Who does it? Tie Domi and Chris Simon, apparently. Come to think of it, fighters seem disproportionately predisposed to this sort of play even though they’re supposed to be the ones enforcing “The Code.”

The immediate reaction: Universal condemnation (unless the victim was Ulf Samuelsson, because hey, come on). A lengthy suspension that absolutely everyone will complain about, though they can’t agree whether it was too long or too short. Don Cherry issues a passionate condemnation/defense, depending on the nationality of the players involved.

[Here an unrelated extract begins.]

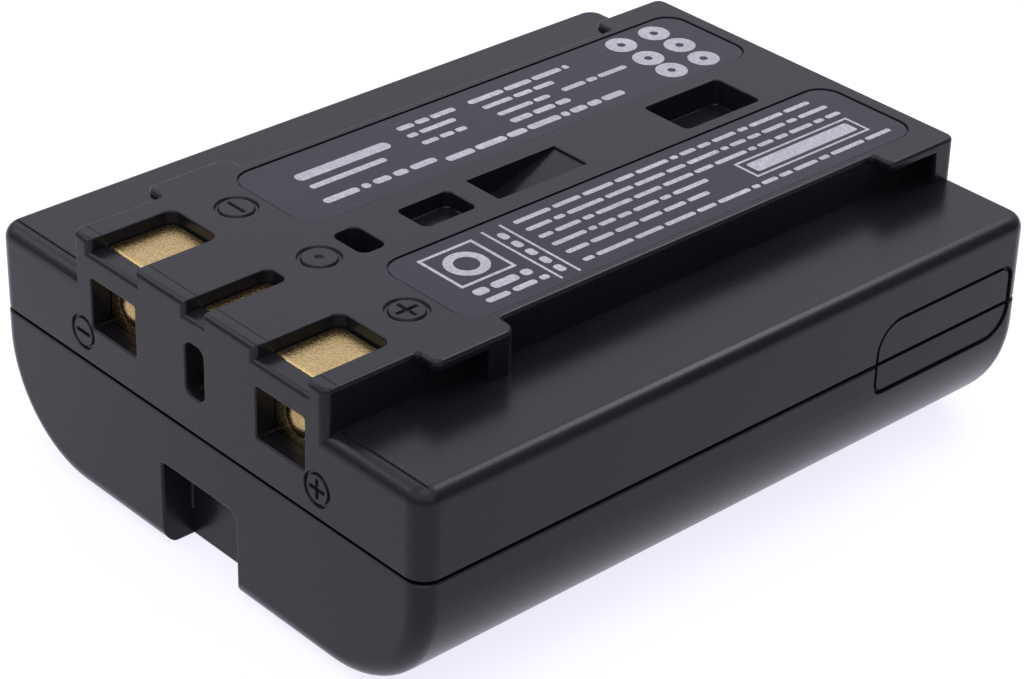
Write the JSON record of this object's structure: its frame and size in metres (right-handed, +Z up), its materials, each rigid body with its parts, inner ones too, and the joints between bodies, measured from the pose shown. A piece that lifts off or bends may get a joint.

The long-term fallout: Fans of the perpetrator’s team get awfully quiet for a few days. The incident will follow the perpetrator for the rest of his career but, after a suitable time, his fans will start insisting he’s a “good guy” again. Nobody else ever does.

Level 1: The Premeditated Assault

What is it? The mother of all dirty plays. This is the worst-case scenario — a player actually thinks to himself I am going to try to end that guy’s season, comes up with a plan of attack, and then goes over and carries it out. The whole thing might take only a few seconds to unfold, but it’s long enough that nobody can claim the perpetrator didn’t know exactly what he was doing.

Who does it? Players who shouldn’t be allowed near a hockey rink ever again. (Of course, they will be.)

Examples: Todd Bertuzzi on Steve Moore. Marty McSorley on Donald Brashear. Dale Hunter on Pierre Turgeon. And, at the risk of permanently losing my Canadian passport, Bobby Clarke on Valeri Kharlamov, though back then nobody seemed to care.

The immediate reaction: Shock. Horror. A potentially career-threatening injury to the victim. The perpetrator cries at a press conference while claiming that he’s “not that sort of player” even though he just proved beyond all doubt that he is. A massive suspension. Lawsuits. The very real possibility of police involvement, especially in Canada. Hockey gets mentioned on ESPN for the only time all year.

The long-term fallout: Other than “having it happen in 1972,” there’s really no way to recover a reputation after committing this sort of play. Nor should there be.